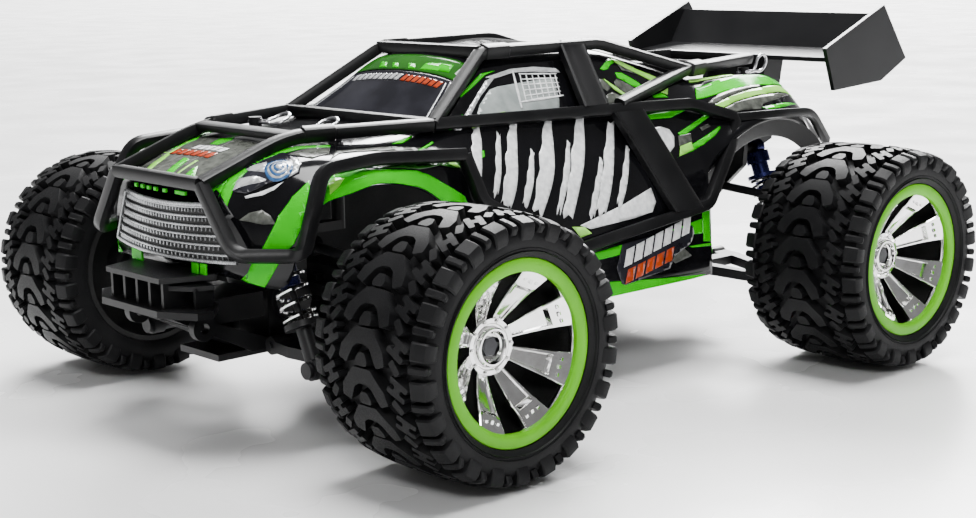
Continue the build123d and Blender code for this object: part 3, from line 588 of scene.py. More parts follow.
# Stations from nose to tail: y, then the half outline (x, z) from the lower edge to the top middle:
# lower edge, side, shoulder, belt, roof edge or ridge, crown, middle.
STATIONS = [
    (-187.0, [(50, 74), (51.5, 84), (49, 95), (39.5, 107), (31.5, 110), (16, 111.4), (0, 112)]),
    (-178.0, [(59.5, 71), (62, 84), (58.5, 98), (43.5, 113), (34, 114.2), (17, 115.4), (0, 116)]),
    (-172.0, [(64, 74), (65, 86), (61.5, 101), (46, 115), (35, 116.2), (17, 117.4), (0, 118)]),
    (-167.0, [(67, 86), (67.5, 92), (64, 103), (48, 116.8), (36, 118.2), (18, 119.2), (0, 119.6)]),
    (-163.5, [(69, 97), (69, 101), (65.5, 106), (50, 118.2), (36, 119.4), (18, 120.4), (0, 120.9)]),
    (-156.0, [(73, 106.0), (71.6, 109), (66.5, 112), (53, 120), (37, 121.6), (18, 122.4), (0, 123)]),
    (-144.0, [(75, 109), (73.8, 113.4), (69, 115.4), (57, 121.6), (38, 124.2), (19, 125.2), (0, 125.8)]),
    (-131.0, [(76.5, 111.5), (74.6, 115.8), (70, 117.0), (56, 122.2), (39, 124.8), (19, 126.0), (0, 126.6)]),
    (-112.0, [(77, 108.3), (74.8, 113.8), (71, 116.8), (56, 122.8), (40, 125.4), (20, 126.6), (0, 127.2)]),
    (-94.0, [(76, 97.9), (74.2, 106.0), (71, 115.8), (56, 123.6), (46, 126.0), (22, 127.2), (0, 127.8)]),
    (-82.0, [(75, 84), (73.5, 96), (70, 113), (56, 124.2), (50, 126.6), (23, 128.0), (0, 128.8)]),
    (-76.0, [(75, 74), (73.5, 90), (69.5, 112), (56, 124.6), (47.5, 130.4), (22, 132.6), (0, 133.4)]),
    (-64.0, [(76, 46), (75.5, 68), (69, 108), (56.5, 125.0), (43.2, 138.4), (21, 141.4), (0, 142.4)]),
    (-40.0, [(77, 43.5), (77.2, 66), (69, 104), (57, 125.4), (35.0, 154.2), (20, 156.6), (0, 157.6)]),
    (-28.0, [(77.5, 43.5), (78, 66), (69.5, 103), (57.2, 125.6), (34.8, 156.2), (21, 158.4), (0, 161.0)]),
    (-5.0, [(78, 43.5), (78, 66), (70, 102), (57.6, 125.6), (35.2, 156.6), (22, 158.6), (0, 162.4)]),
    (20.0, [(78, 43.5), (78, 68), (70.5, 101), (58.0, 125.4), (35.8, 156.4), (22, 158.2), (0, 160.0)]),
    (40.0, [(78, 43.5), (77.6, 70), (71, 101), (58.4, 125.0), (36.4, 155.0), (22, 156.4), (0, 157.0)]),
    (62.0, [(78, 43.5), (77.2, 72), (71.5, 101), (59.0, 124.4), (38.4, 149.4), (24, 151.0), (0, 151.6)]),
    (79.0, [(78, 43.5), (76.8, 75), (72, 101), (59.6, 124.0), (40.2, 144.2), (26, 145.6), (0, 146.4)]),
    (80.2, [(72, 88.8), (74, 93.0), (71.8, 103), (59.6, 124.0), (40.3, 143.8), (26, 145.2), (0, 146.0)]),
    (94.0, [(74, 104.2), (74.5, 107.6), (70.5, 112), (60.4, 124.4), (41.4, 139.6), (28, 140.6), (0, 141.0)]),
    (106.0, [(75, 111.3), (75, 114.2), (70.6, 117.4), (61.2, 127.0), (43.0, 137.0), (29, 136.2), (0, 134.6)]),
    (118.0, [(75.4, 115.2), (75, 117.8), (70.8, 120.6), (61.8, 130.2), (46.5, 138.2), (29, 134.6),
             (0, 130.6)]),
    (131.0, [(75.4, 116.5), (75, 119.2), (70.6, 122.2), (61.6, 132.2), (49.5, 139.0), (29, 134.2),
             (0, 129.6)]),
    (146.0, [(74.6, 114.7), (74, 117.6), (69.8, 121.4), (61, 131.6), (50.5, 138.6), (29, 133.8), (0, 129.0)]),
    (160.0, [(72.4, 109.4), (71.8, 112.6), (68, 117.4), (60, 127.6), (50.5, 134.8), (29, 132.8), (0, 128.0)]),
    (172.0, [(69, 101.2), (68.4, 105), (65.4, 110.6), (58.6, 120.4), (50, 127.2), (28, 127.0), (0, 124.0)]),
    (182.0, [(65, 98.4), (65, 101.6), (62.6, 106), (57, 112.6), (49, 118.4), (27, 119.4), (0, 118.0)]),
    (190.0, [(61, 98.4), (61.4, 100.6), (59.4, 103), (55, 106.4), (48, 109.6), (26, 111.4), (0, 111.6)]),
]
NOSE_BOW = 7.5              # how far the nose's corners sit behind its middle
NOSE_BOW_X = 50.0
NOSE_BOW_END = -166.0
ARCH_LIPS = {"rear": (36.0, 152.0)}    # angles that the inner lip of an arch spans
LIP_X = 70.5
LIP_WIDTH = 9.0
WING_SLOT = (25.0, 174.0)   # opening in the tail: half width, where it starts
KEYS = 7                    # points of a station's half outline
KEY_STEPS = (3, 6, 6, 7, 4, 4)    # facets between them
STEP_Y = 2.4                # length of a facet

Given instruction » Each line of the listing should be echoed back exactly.

Solved exercise »
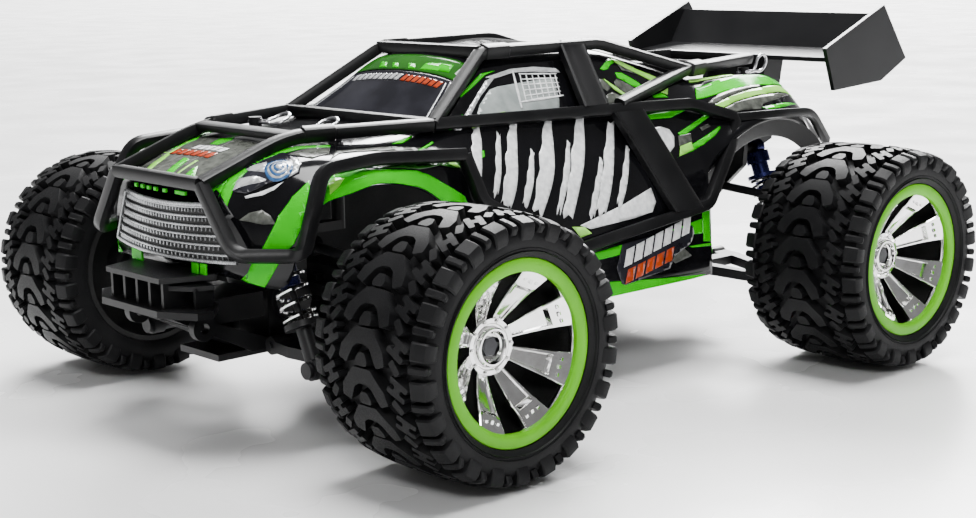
Continue the build123d and Blender code for this object: part 3, from line 588 of scene.py. More parts follow.
# Stations from nose to tail: y, then the half outline (x, z) from the lower edge to the top middle:
# lower edge, side, shoulder, belt, roof edge or ridge, crown, middle.
STATIONS = [
    (-187.0, [(50, 74), (51.5, 84), (49, 95), (39.5, 107), (31.5, 110), (16, 111.4), (0, 112)]),
    (-178.0, [(59.5, 71), (62, 84), (58.5, 98), (43.5, 113), (34, 114.2), (17, 115.4), (0, 116)]),
    (-172.0, [(64, 74), (65, 86), (61.5, 101), (46, 115), (35, 116.2), (17, 117.4), (0, 118)]),
    (-167.0, [(67, 86), (67.5, 92), (64, 103), (48, 116.8), (36, 118.2), (18, 119.2), (0, 119.6)]),
    (-163.5, [(69, 97), (69, 101), (65.5, 106), (50, 118.2), (36, 119.4), (18, 120.4), (0, 120.9)]),
    (-156.0, [(73, 106.0), (71.6, 109), (66.5, 112), (53, 120), (37, 121.6), (18, 122.4), (0, 123)]),
    (-144.0, [(75, 109), (73.8, 113.4), (69, 115.4), (57, 121.6), (38, 124.2), (19, 125.2), (0, 125.8)]),
    (-131.0, [(76.5, 111.5), (74.6, 115.8), (70, 117.0), (56, 122.2), (39, 124.8), (19, 126.0), (0, 126.6)]),
    (-112.0, [(77, 108.3), (74.8, 113.8), (71, 116.8), (56, 122.8), (40, 125.4), (20, 126.6), (0, 127.2)]),
    (-94.0, [(76, 97.9), (74.2, 106.0), (71, 115.8), (56, 123.6), (46, 126.0), (22, 127.2), (0, 127.8)]),
    (-82.0, [(75, 84), (73.5, 96), (70, 113), (56, 124.2), (50, 126.6), (23, 128.0), (0, 128.8)]),
    (-76.0, [(75, 74), (73.5, 90), (69.5, 112), (56, 124.6), (47.5, 130.4), (22, 132.6), (0, 133.4)]),
    (-64.0, [(76, 46), (75.5, 68), (69, 108), (56.5, 125.0), (43.2, 138.4), (21, 141.4), (0, 142.4)]),
    (-40.0, [(77, 43.5), (77.2, 66), (69, 104), (57, 125.4), (35.0, 154.2), (20, 156.6), (0, 157.6)]),
    (-28.0, [(77.5, 43.5), (78, 66), (69.5, 103), (57.2, 125.6), (34.8, 156.2), (21, 158.4), (0, 161.0)]),
    (-5.0, [(78, 43.5), (78, 66), (70, 102), (57.6, 125.6), (35.2, 156.6), (22, 158.6), (0, 162.4)]),
    (20.0, [(78, 43.5), (78, 68), (70.5, 101), (58.0, 125.4), (35.8, 156.4), (22, 158.2), (0, 160.0)]),
    (40.0, [(78, 43.5), (77.6, 70), (71, 101), (58.4, 125.0), (36.4, 155.0), (22, 156.4), (0, 157.0)]),
    (62.0, [(78, 43.5), (77.2, 72), (71.5, 101), (59.0, 124.4), (38.4, 149.4), (24, 151.0), (0, 151.6)]),
    (79.0, [(78, 43.5), (76.8, 75), (72, 101), (59.6, 124.0), (40.2, 144.2), (26, 145.6), (0, 146.4)]),
    (80.2, [(72, 88.8), (74, 93.0), (71.8, 103), (59.6, 124.0), (40.3, 143.8), (26, 145.2), (0, 146.0)]),
    (94.0, [(74, 104.2), (74.5, 107.6), (70.5, 112), (60.4, 124.4), (41.4, 139.6), (28, 140.6), (0, 141.0)]),
    (106.0, [(75, 111.3), (75, 114.2), (70.6, 117.4), (61.2, 127.0), (43.0, 137.0), (29, 136.2), (0, 134.6)]),
    (118.0, [(75.4, 115.2), (75, 117.8), (70.8, 120.6), (61.8, 130.2), (46.5, 138.2), (29, 134.6),
             (0, 130.6)]),
    (131.0, [(75.4, 116.5), (75, 119.2), (70.6, 122.2), (61.6, 132.2), (49.5, 139.0), (29, 134.2),
             (0, 129.6)]),
    (146.0, [(74.6, 114.7), (74, 117.6), (69.8, 121.4), (61, 131.6), (50.5, 138.6), (29, 133.8), (0, 129.0)]),
    (160.0, [(72.4, 109.4), (71.8, 112.6), (68, 117.4), (60, 127.6), (50.5, 134.8), (29, 132.8), (0, 128.0)]),
    (172.0, [(69, 101.2), (68.4, 105), (65.4, 110.6), (58.6, 120.4), (50, 127.2), (28, 127.0), (0, 124.0)]),
    (182.0, [(65, 98.4), (65, 101.6), (62.6, 106), (57, 112.6), (49, 118.4), (27, 119.4), (0, 118.0)]),
    (190.0, [(61, 98.4), (61.4, 100.6), (59.4, 103), (55, 106.4), (48, 109.6), (26, 111.4), (0, 111.6)]),
]
NOSE_BOW = 7.5              # how far the nose's corners sit behind its middle
NOSE_BOW_X = 50.0
NOSE_BOW_END = -166.0
ARCH_LIPS = {"rear": (36.0, 152.0)}    # angles that the inner lip of an arch spans
LIP_X = 70.5
LIP_WIDTH = 9.0
WING_SLOT = (25.0, 174.0)   # opening in the tail: half width, where it starts
KEYS = 7                    # points of a station's half outline
KEY_STEPS = (3, 6, 6, 7, 4, 4)    # facets between them
STEP_Y = 2.4                # length of a facet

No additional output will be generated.